**Direction**
Reproduce the material exactly, omitting nothing.

**Provided material**

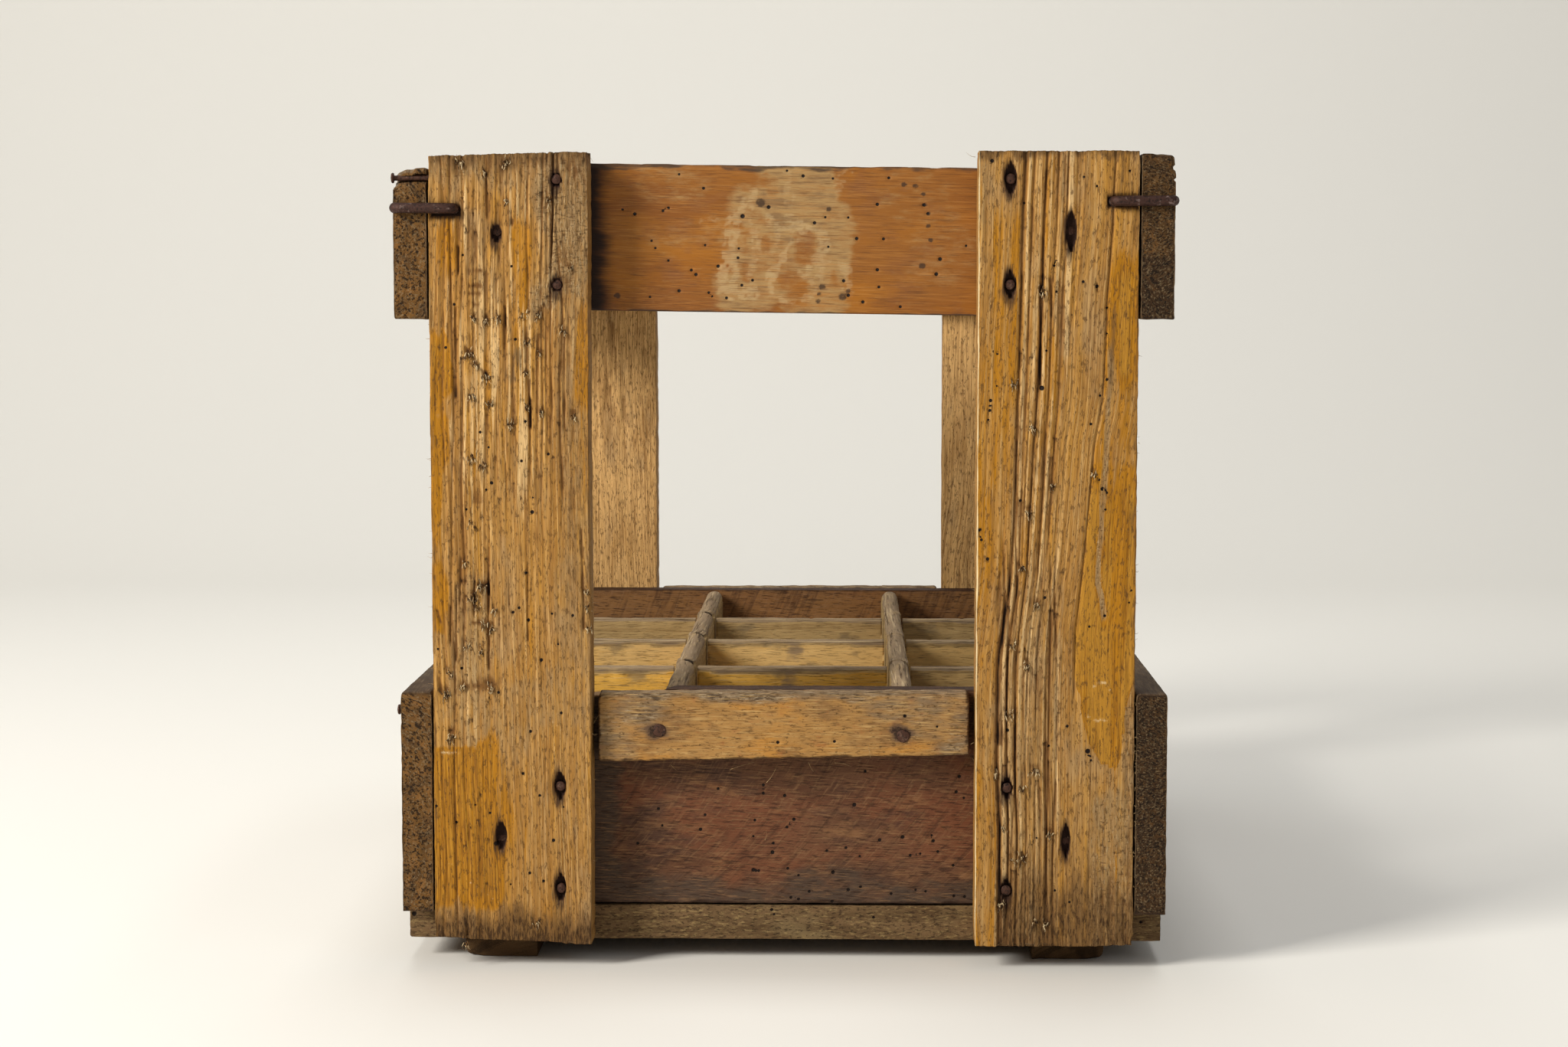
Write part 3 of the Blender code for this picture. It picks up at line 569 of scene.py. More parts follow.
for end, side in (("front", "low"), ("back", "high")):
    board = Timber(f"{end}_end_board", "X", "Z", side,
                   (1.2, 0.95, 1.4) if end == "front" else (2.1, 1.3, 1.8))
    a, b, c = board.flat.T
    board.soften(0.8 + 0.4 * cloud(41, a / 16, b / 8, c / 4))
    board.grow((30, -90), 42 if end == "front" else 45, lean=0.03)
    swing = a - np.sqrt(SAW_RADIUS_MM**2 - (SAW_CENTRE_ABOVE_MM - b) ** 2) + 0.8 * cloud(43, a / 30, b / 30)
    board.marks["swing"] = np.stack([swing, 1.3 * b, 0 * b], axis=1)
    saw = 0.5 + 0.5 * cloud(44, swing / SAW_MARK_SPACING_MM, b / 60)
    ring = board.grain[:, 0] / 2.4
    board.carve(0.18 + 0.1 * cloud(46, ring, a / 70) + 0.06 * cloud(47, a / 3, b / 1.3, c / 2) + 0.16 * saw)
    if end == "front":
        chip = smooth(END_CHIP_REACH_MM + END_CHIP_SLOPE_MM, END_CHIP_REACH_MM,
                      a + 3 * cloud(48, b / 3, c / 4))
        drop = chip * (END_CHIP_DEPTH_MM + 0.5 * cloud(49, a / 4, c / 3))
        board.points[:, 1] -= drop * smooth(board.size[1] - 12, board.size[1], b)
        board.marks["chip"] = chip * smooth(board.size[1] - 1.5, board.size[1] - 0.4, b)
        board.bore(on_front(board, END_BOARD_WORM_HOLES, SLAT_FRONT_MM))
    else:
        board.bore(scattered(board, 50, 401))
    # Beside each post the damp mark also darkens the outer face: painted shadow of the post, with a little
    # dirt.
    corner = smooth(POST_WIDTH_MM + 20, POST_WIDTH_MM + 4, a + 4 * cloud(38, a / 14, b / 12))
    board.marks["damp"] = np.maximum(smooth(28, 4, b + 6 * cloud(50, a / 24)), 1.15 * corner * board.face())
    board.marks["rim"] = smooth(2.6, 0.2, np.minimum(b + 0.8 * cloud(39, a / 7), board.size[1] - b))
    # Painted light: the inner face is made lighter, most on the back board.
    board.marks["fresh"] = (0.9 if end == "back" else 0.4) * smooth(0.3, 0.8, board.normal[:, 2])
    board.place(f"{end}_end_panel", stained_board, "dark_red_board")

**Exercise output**
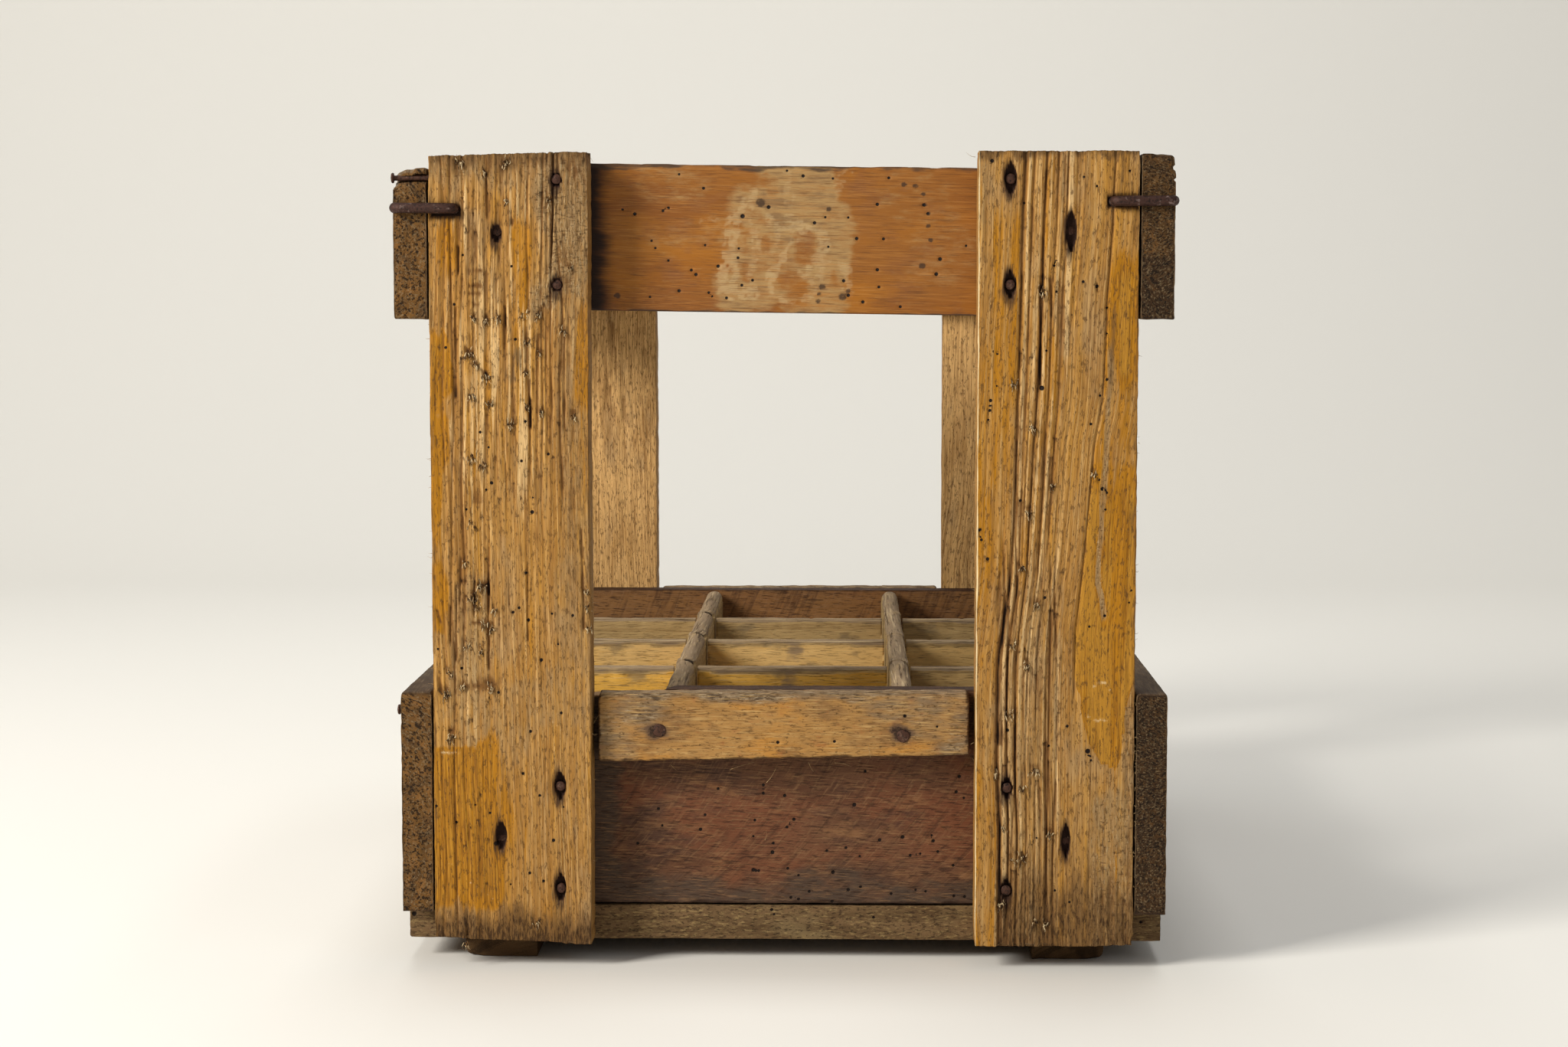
Write part 3 of the Blender code for this picture. It picks up at line 569 of scene.py. More parts follow.
for end, side in (("front", "low"), ("back", "high")):
    board = Timber(f"{end}_end_board", "X", "Z", side,
                   (1.2, 0.95, 1.4) if end == "front" else (2.1, 1.3, 1.8))
    a, b, c = board.flat.T
    board.soften(0.8 + 0.4 * cloud(41, a / 16, b / 8, c / 4))
    board.grow((30, -90), 42 if end == "front" else 45, lean=0.03)
    swing = a - np.sqrt(SAW_RADIUS_MM**2 - (SAW_CENTRE_ABOVE_MM - b) ** 2) + 0.8 * cloud(43, a / 30, b / 30)
    board.marks["swing"] = np.stack([swing, 1.3 * b, 0 * b], axis=1)
    saw = 0.5 + 0.5 * cloud(44, swing / SAW_MARK_SPACING_MM, b / 60)
    ring = board.grain[:, 0] / 2.4
    board.carve(0.18 + 0.1 * cloud(46, ring, a / 70) + 0.06 * cloud(47, a / 3, b / 1.3, c / 2) + 0.16 * saw)
    if end == "front":
        chip = smooth(END_CHIP_REACH_MM + END_CHIP_SLOPE_MM, END_CHIP_REACH_MM,
                      a + 3 * cloud(48, b / 3, c / 4))
        drop = chip * (END_CHIP_DEPTH_MM + 0.5 * cloud(49, a / 4, c / 3))
        board.points[:, 1] -= drop * smooth(board.size[1] - 12, board.size[1], b)
        board.marks["chip"] = chip * smooth(board.size[1] - 1.5, board.size[1] - 0.4, b)
        board.bore(on_front(board, END_BOARD_WORM_HOLES, SLAT_FRONT_MM))
    else:
        board.bore(scattered(board, 50, 401))
    # Beside each post the damp mark also darkens the outer face: painted shadow of the post, with a little
    # dirt.
    corner = smooth(POST_WIDTH_MM + 20, POST_WIDTH_MM + 4, a + 4 * cloud(38, a / 14, b / 12))
    board.marks["damp"] = np.maximum(smooth(28, 4, b + 6 * cloud(50, a / 24)), 1.15 * corner * board.face())
    board.marks["rim"] = smooth(2.6, 0.2, np.minimum(b + 0.8 * cloud(39, a / 7), board.size[1] - b))
    # Painted light: the inner face is made lighter, most on the back board.
    board.marks["fresh"] = (0.9 if end == "back" else 0.4) * smooth(0.3, 0.8, board.normal[:, 2])
    board.place(f"{end}_end_panel", stained_board, "dark_red_board")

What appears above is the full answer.